=== What is being asked ===
Reproduce all the entries precisely.

=== Stored records ===
━━━━━━━━━━━━━━━━━━━━
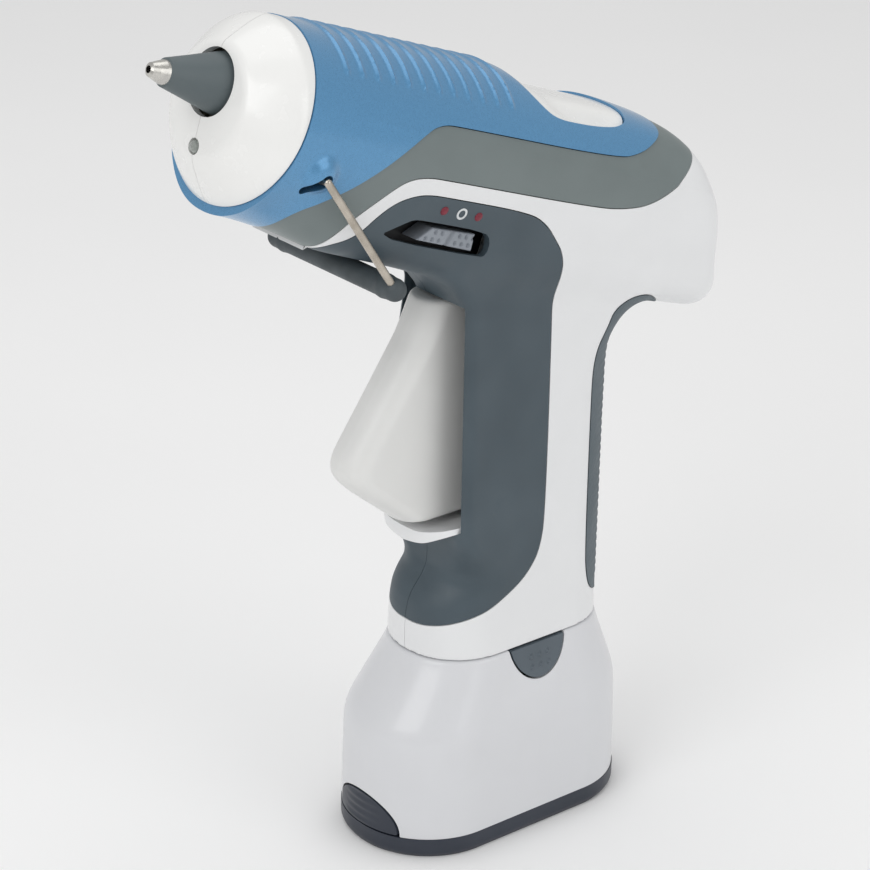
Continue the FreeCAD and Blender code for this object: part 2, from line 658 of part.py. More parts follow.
def pack_loft(name, inset, top):
    """The pack's outer form, drawn in by the inset: upright sides and a sloping shoulder."""
    reach = DIMENSIONS["pack_reach"]
    body = doc.addObject("PartDesign::Body", name)
    sections = [
        pack_section(body, DIMENSIONS["pack_radius"] - inset, -reach, reach, DIMENSIONS["plate_height"]),
        pack_section(body, DIMENSIONS["pack_shoulder_radius"] - inset, -reach, reach,
                     DIMENSIONS["pack_shoulder_height"]),
        pack_section(body, 17.8 - inset, -9.4, 16.2, top)]
    loft = body.newObject("PartDesign::AdditiveLoft", f"{name}_loft")
    loft.Profile = sections[0]
    loft.Sections = sections[1:]
    loft.Ruled = True
    return body


pack_outer = pack_loft("pack_outer", 0.0, DIMENSIONS["pack_top"])
pack_inner = pack_loft("pack_inner", WALL, DIMENSIONS["pack_top"] - WALL)
case_wall = cut("case_wall", pack_outer, pack_inner)


def half_round(name, width, height, clearance, low, high, centre, top, rotation):
    """A half-round prism, flat side at the given height, from distance low to high along its axis."""
    w, h = width + clearance, height + clearance
    flat = clearance
    direction = rotation.multVec(Z)
    base = Vector(centre[0], centre[1], top) + direction * low
    sketch = outline(name + "_outline", [(-w, flat), ((0, -h), (w, flat))], Placement(base, rotation))
    return extrude(name, sketch, direction, high - low)


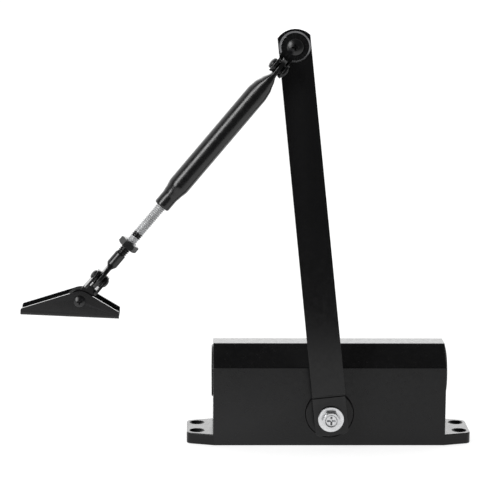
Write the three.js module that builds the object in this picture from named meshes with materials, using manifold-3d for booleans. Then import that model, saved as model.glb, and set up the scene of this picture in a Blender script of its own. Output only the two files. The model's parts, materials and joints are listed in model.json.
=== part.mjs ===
// Overhead door closer: a rack-and-pinion hydraulic body with a two-piece arm.
//
// Millimetres, +Z up. The origin is the centre of the mounting face, which lies on Z = 0.
// X runs along the body, the arm side of the body faces -Y, and the pinion axis is parallel to Y.
import * as THREE from 'three';
import { mergeVertices } from 'three/addons/utils/BufferGeometryUtils.js';
import Module from 'manifold-3d';

const wasm = await Module();
wasm.setup();

// ---------------------------------------------------------------- driving dimensions

const GAP = 0.3;                 // clearance between pieces that touch or run in each other
const SEGMENTS = 24;             // sides of a round, unless it says otherwise
const LARGE_SEGMENTS = 36;       // sides of the main bore and what fits it
const SMALL_SEGMENTS = 14;       // sides of holes and shanks

const BODY = { length: 145, width: 40, height: 62.5, chamfer: 12.6 };
const FLANGE = { length: 178, thick: 7, endWidth: 30, corner: 4 };
const SCREW_HOLE = { spacingX: 165, spacingY: 19, radius: 3.1, sinkRadius: 4.8, sinkDepth: 2.2 };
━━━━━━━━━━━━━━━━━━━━
=== Full response ===
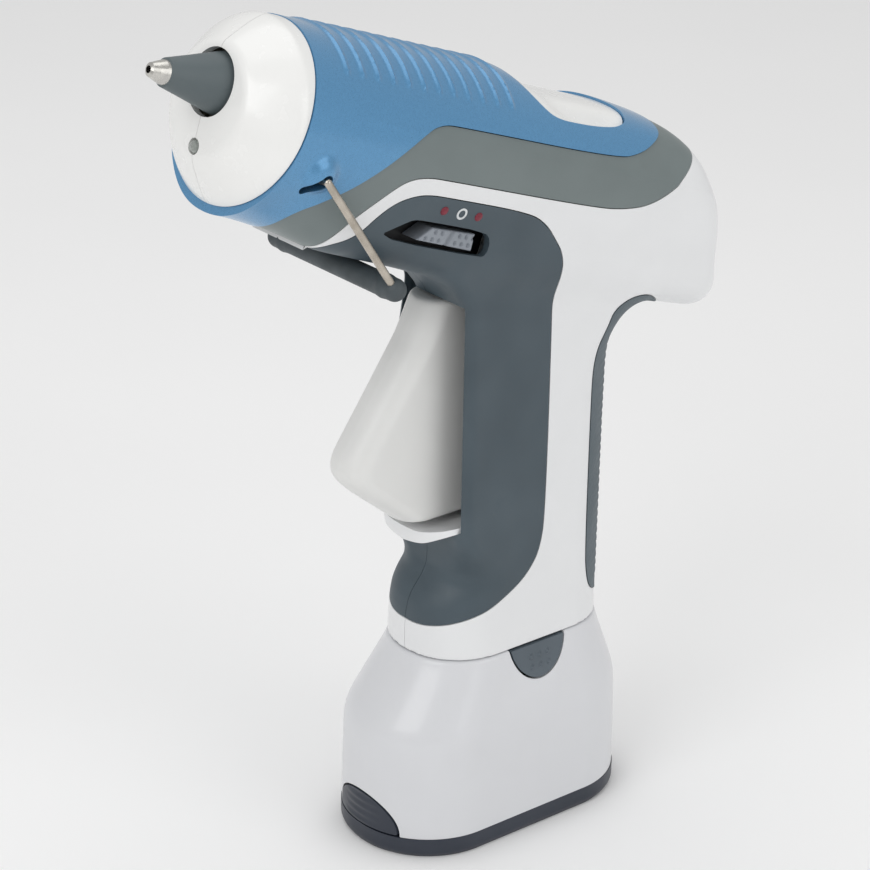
Continue the FreeCAD and Blender code for this object: part 2, from line 658 of part.py. More parts follow.
def pack_loft(name, inset, top):
    """The pack's outer form, drawn in by the inset: upright sides and a sloping shoulder."""
    reach = DIMENSIONS["pack_reach"]
    body = doc.addObject("PartDesign::Body", name)
    sections = [
        pack_section(body, DIMENSIONS["pack_radius"] - inset, -reach, reach, DIMENSIONS["plate_height"]),
        pack_section(body, DIMENSIONS["pack_shoulder_radius"] - inset, -reach, reach,
                     DIMENSIONS["pack_shoulder_height"]),
        pack_section(body, 17.8 - inset, -9.4, 16.2, top)]
    loft = body.newObject("PartDesign::AdditiveLoft", f"{name}_loft")
    loft.Profile = sections[0]
    loft.Sections = sections[1:]
    loft.Ruled = True
    return body


pack_outer = pack_loft("pack_outer", 0.0, DIMENSIONS["pack_top"])
pack_inner = pack_loft("pack_inner", WALL, DIMENSIONS["pack_top"] - WALL)
case_wall = cut("case_wall", pack_outer, pack_inner)


def half_round(name, width, height, clearance, low, high, centre, top, rotation):
    """A half-round prism, flat side at the given height, from distance low to high along its axis."""
    w, h = width + clearance, height + clearance
    flat = clearance
    direction = rotation.multVec(Z)
    base = Vector(centre[0], centre[1], top) + direction * low
    sketch = outline(name + "_outline", [(-w, flat), ((0, -h), (w, flat))], Placement(base, rotation))
    return extrude(name, sketch, direction, high - low)


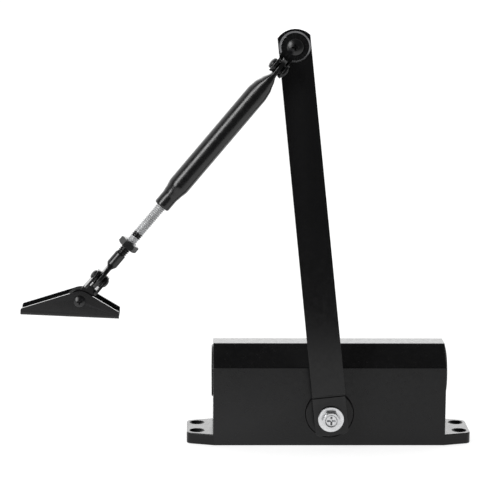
Write the three.js module that builds the object in this picture from named meshes with materials, using manifold-3d for booleans. Then import that model, saved as model.glb, and set up the scene of this picture in a Blender script of its own. Output only the two files. The model's parts, materials and joints are listed in model.json.
=== part.mjs ===
// Overhead door closer: a rack-and-pinion hydraulic body with a two-piece arm.
//
// Millimetres, +Z up. The origin is the centre of the mounting face, which lies on Z = 0.
// X runs along the body, the arm side of the body faces -Y, and the pinion axis is parallel to Y.
import * as THREE from 'three';
import { mergeVertices } from 'three/addons/utils/BufferGeometryUtils.js';
import Module from 'manifold-3d';

const wasm = await Module();
wasm.setup();

// ---------------------------------------------------------------- driving dimensions

const GAP = 0.3;                 // clearance between pieces that touch or run in each other
const SEGMENTS = 24;             // sides of a round, unless it says otherwise
const LARGE_SEGMENTS = 36;       // sides of the main bore and what fits it
const SMALL_SEGMENTS = 14;       // sides of holes and shanks

const BODY = { length: 145, width: 40, height: 62.5, chamfer: 12.6 };
const FLANGE = { length: 178, thick: 7, endWidth: 30, corner: 4 };
const SCREW_HOLE = { spacingX: 165, spacingY: 19, radius: 3.1, sinkRadius: 4.8, sinkDepth: 2.2 };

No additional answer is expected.